Difference between Age Group

The second t-test will be on the topic of these hypothesis: Null Hypothesis: “Age groups 17 or younger and 18 or older are victims of human trafficking in equal numbers.” Alternative Hypothesis: “Age groups 17 or younger and 18 or older are victims of human trafficking in different amounts.”

age_totals <- glotip %>%
  filter(Dimension == "Total",
         Sex       == "Total",
         Age %in% c("0 to 17 years","18 years or over")) %>%
  group_by(Country, Year, Age) %>%
  summarize(Victims = sum(Count, na.rm=TRUE), .groups="drop") %>%
  pivot_wider(names_from = Age,
              values_from = Victims) %>%
  filter(!is.na(`0 to 17 years`),
         !is.na(`18 years or over`))
t_age <- t.test(age_totals$`0 to 17 years`,
                age_totals$`18 years or over`,
                paired      = TRUE,
                alternative = "two.sided")
t_age
## 
##  Paired t-test
## 
## data:  age_totals$`0 to 17 years` and age_totals$`18 years or over`
## t = -6.8074, df = 1674, p-value = 1.38e-11
## alternative hypothesis: true mean difference is not equal to 0
## 95 percent confidence interval:
##  -204.3603 -112.9388
## sample estimates:
## mean difference 
##       -158.6496

Null hypothesis is rejected because its p-value is < 0.001. The mean paired difference (0 to 17 years and 18 years or over) is –158.65 (95 % CI [–204.4, –112.9]) on average there are roughly 159 more adult victims than children, per country‐year. ## Linear Regression Linear regression is a machine learning tool used for predictions, so it was an obvious choice to use this tool when it came to the research question of predicting the following scenarios: 1. Males 17 years or less in the year 2025. 2. Males 18 years or more in the year 2023. 3. Females 17 years or less in the year 2025. 4. Females 18 years or more in the year 2023.

global_trend <- glotip %>%
  filter(Dimension == "Total",
         Sex %in% c("Male","Female"),
         Age %in% c("0 to 17 years","18 years or over")) %>%
  group_by(Sex, Age, Year) %>%
  summarize(Victims = sum(Count, na.rm = TRUE), .groups = "drop")
mod_m_u17 <- lm(Victims ~ Year,
                data = filter(global_trend, Sex=="Male",   Age=="0 to 17 years"))
mod_m_18p <- lm(Victims ~ Year,
                data = filter(global_trend, Sex=="Male",   Age=="18 years or over"))
mod_f_u17 <- lm(Victims ~ Year,
                data = filter(global_trend, Sex=="Female", Age=="0 to 17 years"))
mod_f_18p <- lm(Victims ~ Year,
                data = filter(global_trend, Sex=="Female", Age=="18 years or over"))



preds <- tibble(
  Sex   = c("Male",   "Male",     "Female",   "Female"),
  Age   = c("0 to 17 years", "18 years or over",
            "0 to 17 years", "18 years or over"),
  Year  = c(2025,     2023,       2025,       2023),
  Predicted_Victims = c(
    predict(mod_m_u17, newdata = data.frame(Year=2025)),
    predict(mod_m_18p, newdata = data.frame(Year=2023)),
    predict(mod_f_u17, newdata = data.frame(Year=2025)),
    predict(mod_f_18p, newdata = data.frame(Year=2023))
  )
)
preds
## # A tibble: 4 × 4
##   Sex    Age               Year Predicted_Victims
##   <chr>  <chr>            <dbl>             <dbl>
## 1 Male   0 to 17 years     2025            12638.
## 2 Male   18 years or over  2023            27220.
## 3 Female 0 to 17 years     2025            13345.
## 4 Female 18 years or over  2023            43781.

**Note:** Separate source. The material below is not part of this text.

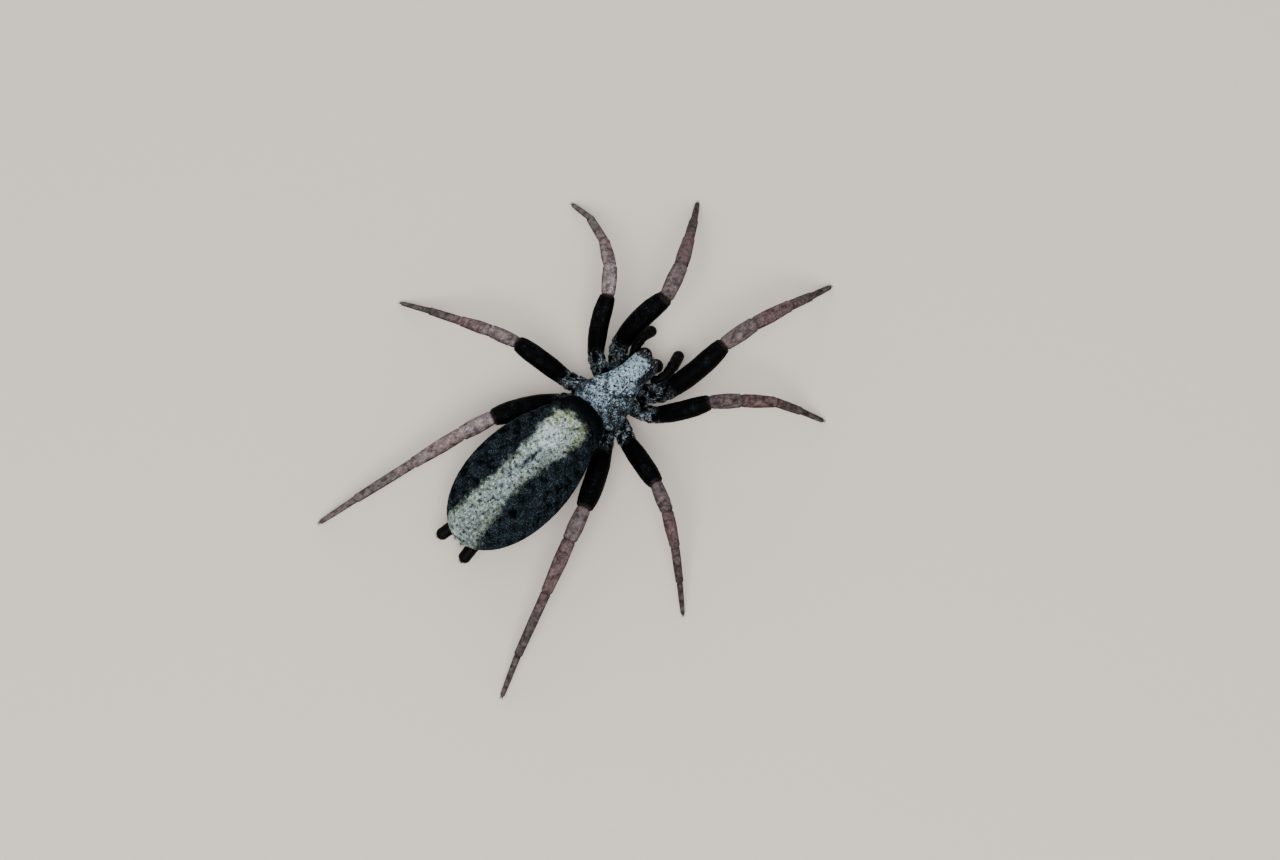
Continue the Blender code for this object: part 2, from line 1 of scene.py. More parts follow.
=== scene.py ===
import bpy
import numpy as np
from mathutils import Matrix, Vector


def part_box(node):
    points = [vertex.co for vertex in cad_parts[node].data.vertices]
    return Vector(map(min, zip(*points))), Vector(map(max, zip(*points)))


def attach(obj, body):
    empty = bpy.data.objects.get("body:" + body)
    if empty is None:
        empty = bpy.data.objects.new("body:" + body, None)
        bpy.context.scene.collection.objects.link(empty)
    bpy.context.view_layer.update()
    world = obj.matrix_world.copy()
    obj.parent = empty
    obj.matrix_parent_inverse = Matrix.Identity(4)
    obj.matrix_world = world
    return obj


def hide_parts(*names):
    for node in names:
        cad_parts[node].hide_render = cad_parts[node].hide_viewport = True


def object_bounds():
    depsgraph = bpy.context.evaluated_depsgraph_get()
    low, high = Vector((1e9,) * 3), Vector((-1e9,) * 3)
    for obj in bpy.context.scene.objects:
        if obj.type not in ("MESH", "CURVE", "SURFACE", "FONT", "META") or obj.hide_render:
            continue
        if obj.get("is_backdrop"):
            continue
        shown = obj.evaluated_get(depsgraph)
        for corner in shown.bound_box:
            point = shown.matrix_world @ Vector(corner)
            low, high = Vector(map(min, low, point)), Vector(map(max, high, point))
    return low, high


# %% [markdown]
# A ground spider, dressed over its solids
#
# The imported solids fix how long, high and wide every part of this spider is. This lesson lays
# the living surface over them: one skin for each part, worked out with numpy from the same few
# sizes, then thousands of short hairs sown over it. On the real animal the colours are mostly
# hair, so the skins stay dark and the pattern is painted on both.

# %% Load the frame and note its size
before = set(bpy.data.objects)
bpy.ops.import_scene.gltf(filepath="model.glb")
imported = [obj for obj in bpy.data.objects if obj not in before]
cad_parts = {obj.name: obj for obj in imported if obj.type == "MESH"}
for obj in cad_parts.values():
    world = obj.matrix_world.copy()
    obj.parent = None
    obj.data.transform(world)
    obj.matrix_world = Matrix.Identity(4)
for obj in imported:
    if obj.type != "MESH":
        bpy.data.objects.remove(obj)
CAD_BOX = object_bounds()
print("nodes in the frame:", len(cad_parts))

# %% [markdown]
# Where the animal's own measures lie
#
# The animal is described in millimetres from its own waist: the head points along -Y, the left
# side is +X, the floor is Z = 0. The frame is centred on the span of the legs instead, so one
# known point, the front of the abdomen, tells how far the two are apart. Every surface below is
# worked out in the animal's millimetres, and carried into the frame's metres once, at the end.
# Hair is drawn from one seeded source of random numbers, so each run gives the same animal.

# %% From the animal's millimetres to the frame's metres
MM = 0.001
ABDOMEN_FRONT = 0.22
abdomen_low, abdomen_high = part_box("abdomen")
WAIST = np.array([(abdomen_low.x + abdomen_high.x) / 2, abdomen_low.y - ABDOMEN_FRONT * MM, 0.0])
SIDES = {"left": 1.0, "right": -1.0}
SCREEN_GAMMA = 2.2
RANDOM = np.random.default_rng(438)


def in_frame(points):
    """Millimetres from the waist, as metres in the frame: scaled, then shifted."""
    return np.asarray(points) * MM + WAIST


def mirrored(points, side):
    """Points given for the left side, with X turned over for the right."""
    return np.asarray(points) * (SIDES[side], 1.0, 1.0)


def paint(red, green, blue):
    """A colour as a screen shows it, 0 to 255, turned into the linear light that a shader adds up."""
    return (np.array([red, green, blue]) / 255.0) ** SCREEN_GAMMA


print("waist in the frame, mm:", np.round(WAIST / MM, 2))

# %% [markdown]
# Shaping curves
#
# Four curves shape nearly everything. A smooth step passes from one size to another without a
# kink, and a bell raises one place. A superellipse end closes a form bluntly. A squared sine
# swells a round section towards a box. Ripples add waves that run in random directions, which
# is how ragged edges and mottling are drawn without any picture.
#
# Among the values below, a pair such as FIELD_WIDENS says where a step starts and where it is
# complete. A layer of ripples is its height, its size in millimetres and its seed. Spots are a
# size, a seed, and the levels of the ripple where a spot starts and is complete.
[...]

Put in the form of a table, the predictions Male, 0–17, in 2025 = estimated 12,638 victims According to the model, if current year-to-year trends continue, there will be about 12.6 thousand male victims under 18 in 2025.

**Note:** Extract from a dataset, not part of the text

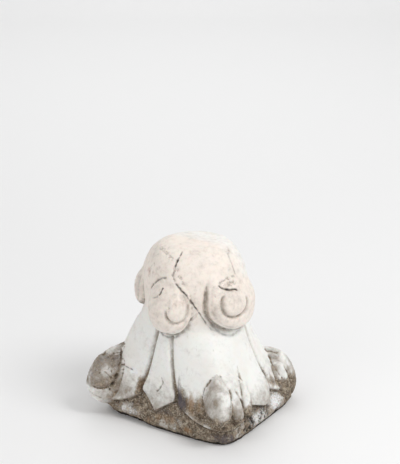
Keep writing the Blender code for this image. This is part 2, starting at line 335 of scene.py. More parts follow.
@dataclass(frozen=True)
class NeckBlock:
    """The upper block: four soft sides turned an eighth from the abacus, drawn in to a round neck bed."""

    heights: tuple[float, ...] = (0.150, 0.190, 0.215, 0.240, 0.264, 0.290, 0.307, 0.318, 0.325, 0.331)
    distances: tuple[float, ...] = (0.091, 0.092, 0.094, 0.096, 0.094, 0.0855, 0.074, 0.061, 0.046, 0.030)
    flatness: float = 0.045
    main_face: float = 46.0
    lean: float = 0.0022
    lean_azimuth: float = 123.0

    def distance(self, azimuth: Array, height: Array) -> Array:
        """The profile less a share that swings four times in a turn, moved a little to one side.

        Args:
            azimuth: azimuths in radians.
            height: heights above the standing face.

        Returns:
            Distance of the block's surface from the axis.
        """
        swing = np.cos(4.0 * turned(azimuth, self.main_face))
        flatness = self.flatness * swing * smooth_step(0.326, 0.296, height)
        lean = self.lean * np.cos(turned(azimuth, self.lean_azimuth))
        return through(height, self.heights, self.distances) * (1.0 - flatness) + lean


@dataclass(frozen=True)
class Lobe:
    """One lobe of a leaf tip folded back up over a corner: full below and drawn to a point above.

    Azimuths are those of its foot and its top. Blunt is 0 for a pointed lobe and 1 for a round one, taper is
    how soon it narrows towards its top, and roundness how round it is across, less being squarer.
    """

    foot_azimuth: float
    top_azimuth: float
    foot: float
    top: float
    half_width: float
    reach: float
    blunt: float
    taper: float = 1.0
    roundness: float = 0.5
    crease: float = 0.003
    crease_shade_and_dirt: float = 0.5
    dust: float = 1.0
    shares: tuple[float, ...] = (0.0, 0.06, 0.16, 0.32, 0.47, 0.67, 0.83, 0.93, 1.0)
    pointed_reach: tuple[float, ...] = (0.60, 0.82, 0.965, 1.00, 0.95, 0.74, 0.47, 0.23, 0.0)
    blunt_reach: tuple[float, ...] = (0.60, 0.80, 0.93, 1.00, 0.955, 0.81, 0.60, 0.38, 0.0)
    pointed_width: tuple[float, ...] = (0.05, 0.40, 0.73, 0.98, 1.00, 0.80, 0.50, 0.27, 0.02)
    blunt_width: tuple[float, ...] = (0.30, 0.62, 0.85, 1.00, 1.00, 0.93, 0.78, 0.60, 0.20)

    def between(self, share: Array, pointed: tuple[float, ...], blunt: tuple[float, ...]) -> Array:
        """A value between two tables, by how blunt the lobe is."""
        return blended(through(share, self.shares, pointed), through(share, self.shares, blunt), self.blunt)

    def lay_over(
        self, radius: Array, azimuth: Array, height: Array, leaves: Leaves
    ) -> tuple[Array, Array, Array]:
        """Lay the lobe over the surface: an arch whose crown and width follow tables from its foot to its top.

        Args:
            radius: distance of the surface so far.
            azimuth: azimuths in radians.
            height: heights above the standing face.
            leaves: the leaves, which give the distance at which the lobe's top meets its leaf.

        Returns:
            The new distance, how much of each point is lobe, and how dark the crease beside it is painted with shade
            and dirt, from 0 to 1.
        """
        share = (height - self.foot) / (self.top - self.foot)
        reach = self.between(share, self.pointed_reach, self.blunt_reach)
        width = self.half_width * self.between(share * self.taper, self.pointed_width, self.blunt_width)
        leaf_at_top = through(np.array(self.top), leaves.heights, leaves.at_corners[0])
        crown = blended(leaf_at_top, self.reach, reach)
        centre = blended(self.foot_azimuth, self.top_azimuth, np.clip(share, 0.0, 1.0))
        side = np.abs(turned(azimuth, centre) * crown)
        dome = np.clip(1.0 - (side / width) ** 2, 0.0, 1.0) ** self.roundness
        ends = smooth_step(0.0, 0.1, share) * smooth_step(1.0, 0.9, share)
        crease = np.exp(-(((side - width) / 0.0028) ** 2)) * ends
        creased = radius - self.crease * crease
        within = (share > 0.0) & (share < 1.0)
        lobe = blended(creased, np.maximum(crown, creased), dome)
        shown = within & (crown > creased)
        # painted shade and dirt along the crease beside the lobe
        line = np.exp(-(((side - width) / 0.0020) ** 2)) * ends * self.crease_shade_and_dirt
        return np.where(within, lobe, radius), np.where(shown, dome, 0.0), np.where(shown, line, 0.0)

    def dusted(self, tip: Array, share: Array) -> Array:
        """How much of each point is dusty tip once this lobe is laid on: its share takes the place of what was."""
        return blended(tip, self.dust, share)


@dataclass(frozen=True)
class Eye:
    """The eye of a scroll, placed across and up from the pad's centre, with a groove curled about it.

    The groove is open in one direction, in degrees anticlockwise from the right, and fades out over a gap to
    either side of it.
    """

    across: float
    up: float
    half_width: float
    half_height: float
    opening: float = 90.0
    gap: float = 50.0
    rise: float = 0.0024
    squareness: float = 4.0
    depth: float = 0.0050
    groove: float = 0.0030
    growth: float = 0.05
    fade: float = 0.6

    def relief(self, across: Array, up: Array) -> tuple[Array, Array]:
        """A cushion, flat in the middle, within a bell-shaped groove whose arm grows evenly with its turn.

        Args:
            across: distances across from the pad's centre.
            up: distances up from the pad's centre.

        Returns:
            Height above the pad's face, below zero in the groove, and how much of each point is groove.
        """
        right = (across - self.across) / self.half_width
        over = (up - self.up) / self.half_height
        from_eye = np.hypot(right, over)
        bearing = turned(np.arctan2(over, right), self.opening)
        arm = 1.0 + self.growth * (bearing % (2.0 * np.pi) - np.pi)
        cushion = np.clip(1.0 - (from_eye / arm) ** self.squareness, 0.0, 1.0)
        size = np.sqrt(self.half_width * self.half_height)
        groove = np.exp(-(((from_eye - arm) * size / self.groove) ** 2))
        cut = smooth_step(np.radians(self.fade * self.gap), np.radians(self.gap), np.abs(bearing))
        return self.rise * cushion - self.depth * cut * groove, cut * groove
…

Male, 18+ in 2023 = estimated 27,220 victims For adult males in 2023, the model predicts 27.2 thousand victims, which shows the growing trend especially amongst those 18 or over as the victims of human trafficking when compared to 17 or under.

Female, 0–17 in 2025 = estimated 13,345 victims Predicted count for female victims under 18 in 2025 is slightly higher than the male counterpart of the same age at 13.3 thousand.

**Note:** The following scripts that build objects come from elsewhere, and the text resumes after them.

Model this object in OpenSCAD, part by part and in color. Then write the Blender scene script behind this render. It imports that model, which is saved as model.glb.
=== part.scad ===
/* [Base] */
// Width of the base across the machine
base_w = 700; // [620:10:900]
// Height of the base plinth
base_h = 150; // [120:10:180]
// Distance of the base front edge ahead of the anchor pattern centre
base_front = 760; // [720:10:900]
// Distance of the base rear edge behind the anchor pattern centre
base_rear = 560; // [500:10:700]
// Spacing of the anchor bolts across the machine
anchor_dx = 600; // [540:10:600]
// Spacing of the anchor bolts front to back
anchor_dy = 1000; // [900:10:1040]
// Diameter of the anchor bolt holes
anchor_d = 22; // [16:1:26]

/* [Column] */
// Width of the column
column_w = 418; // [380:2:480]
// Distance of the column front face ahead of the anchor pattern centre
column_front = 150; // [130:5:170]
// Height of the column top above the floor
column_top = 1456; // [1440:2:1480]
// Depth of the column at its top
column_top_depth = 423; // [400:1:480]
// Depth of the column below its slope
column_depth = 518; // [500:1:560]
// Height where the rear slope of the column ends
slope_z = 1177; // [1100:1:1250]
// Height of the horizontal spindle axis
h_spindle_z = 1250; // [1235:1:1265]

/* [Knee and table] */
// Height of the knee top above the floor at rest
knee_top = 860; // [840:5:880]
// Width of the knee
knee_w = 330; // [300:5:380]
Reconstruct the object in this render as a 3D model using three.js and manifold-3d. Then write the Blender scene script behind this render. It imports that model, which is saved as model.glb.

Female, 18+ in 2023 = estimated 43,781 victims Finally the model predicts that adult females in 2023 are projected at about 43.8 thousand victims significantly higher than adult males. This major disparity highlights this gender and age group’s vulnerability to human trafficking, especially when compared to the 3 other subgroups.

Conclusion

Throughout this project, I first imported the UNODC global trafficking dataset directly from their .CSV download and then wrestled with the Human Trafficking Hotline data by writing a custom rvest web scrape (since it wasn’t available as a clean API endpoint). Once both sources were in R, I cleaned and reshaped the tables by renaming columns, handling “<5” counts by imputing the midpoint, and dropping redundant columns/data so that I had counts by country, year, sex/gender, and age group. I then visualized global trends with line plots (by gender and by age), ran paired t-tests to confirm that females and adults consistently experience higher victim counts, and finally built four complex maps showing male and female victims 17 or under and 18+ across every country. The closing takeaway from this project is that women aged 18 or over are by far the most vulnerable group to human trafficking worldwide, especially when compared to the other 3 subgroups within the dataset (males 17 or younger, males 18 or over, and females but 17 or younger). Of course, this doesn’t exclude anyone from being a victim to human trafficking.